This returns the L1 data cache size. Index0 is L1d, index1 is L1i, index2 is L2, and index3 is L3. You can script this to get all cache sizes.

Alternatively, use lscpu which already shows cache sizes in a clean format.

Using Htop And Top For Live CPU Monitoring

While not strictly for static info, htop and top show real-time CPU usage per core. Install htop with your package manager:

sudo apt install htop

Then run:

htop

At the top, you’ll see a bar graph for each core, along with load averages and uptime. Press F2 to customize the display. This is great for seeing how your CPU handles tasks.

Using Cpuid For Low-Level Details

The cpuid tool reads the CPUID instruction directly from the processor. Install it:

sudo apt install cpuid

Then run:

cpuid

This gives extremely detailed information, including feature flags, cache topology, and thermal monitoring capabilities. It’s more technical but invaluable for kernel developers and overclockers.

Using Neofetch For A Fun System Summary

neofetch is a popular tool that displays system info with an ASCII logo. Install it:

sudo apt install neofetch

Then run:

neofetch

You’ll see your CPU model, cores, speed, and cache alongside other system details. It’s not the most detailed, but it’s visually appealing and great for screenshots.

Using Hardinfo For A GUI Experience

If you prefer a graphical interface, install hardinfo:

sudo apt install hardinfo

Then run:

hardinfo

This opens a window with a tree view of all hardware, including CPU details. You can also generate a report from the command line:

hardinfo -r > report.html

This creates an HTML report you can open in a browser.

Checking CPU Temperature And Frequency

To monitor CPU temperature, use sensors from the lm-sensors package:

sudo apt install lm-sensors
sudo sensors-detect
sensors

For frequency scaling, check /sys/devices/system/cpu/cpu0/cpufreq/:

cat /sys/devices/system/cpu/cpu0/cpufreq/scaling_cur_freq

This shows the current frequency in kHz. You can also use cpufreq-info from the cpufrequtils package:

cpufreq-info

This lists all cores and their frequency ranges.

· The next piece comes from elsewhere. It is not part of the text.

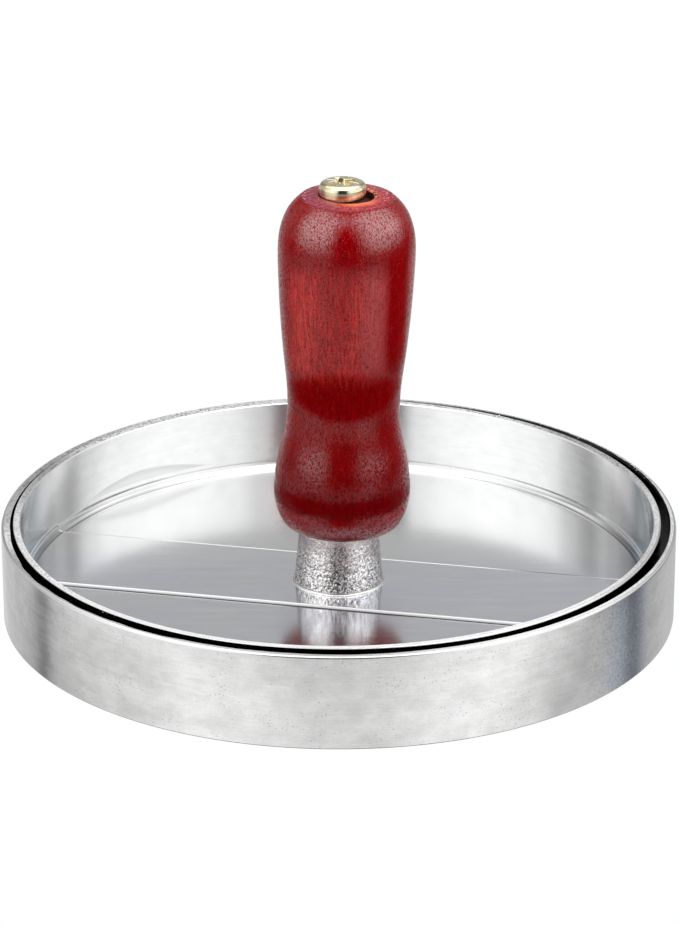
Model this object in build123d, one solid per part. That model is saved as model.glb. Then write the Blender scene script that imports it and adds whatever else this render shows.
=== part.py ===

Using Tlp For Power And CPU Stats

tlp is a power management tool that also shows CPU info. Install it:

sudo apt install tlp
sudo tlp stat

This gives a comprehensive report including CPU frequency, temperature, and power consumption.

Scripting A Custom CPU Info Report

You can create a simple bash script to show the most important CPU details. Here’s an example:

#!/bin/bash
echo "=== CPU Information ==="
echo "Model: $(grep 'model name' /proc/cpuinfo | uniq | awk -F: '{print $2}')"
echo "Cores: $(nproc)"
echo "Architecture: $(uname -m)"
echo "Max Speed: $(lscpu | grep 'CPU max MHz' | awk -F: '{print $2}') MHz"
echo "Cache: $(lscpu | grep 'L3 cache' | awk -F: '{print $2}')"

Save it as cpuinfo.sh, make it executable with chmod +x cpuinfo.sh, and run it. This gives you a quick, custom report.

Using Python For Cross-Platform Info

If you prefer Python, the platform module works on Linux:

python3 -c "import platform; print(platform.processor())"

For more detail, use psutil:

pip install psutil

python3 -c "import psutil; print(psutil.c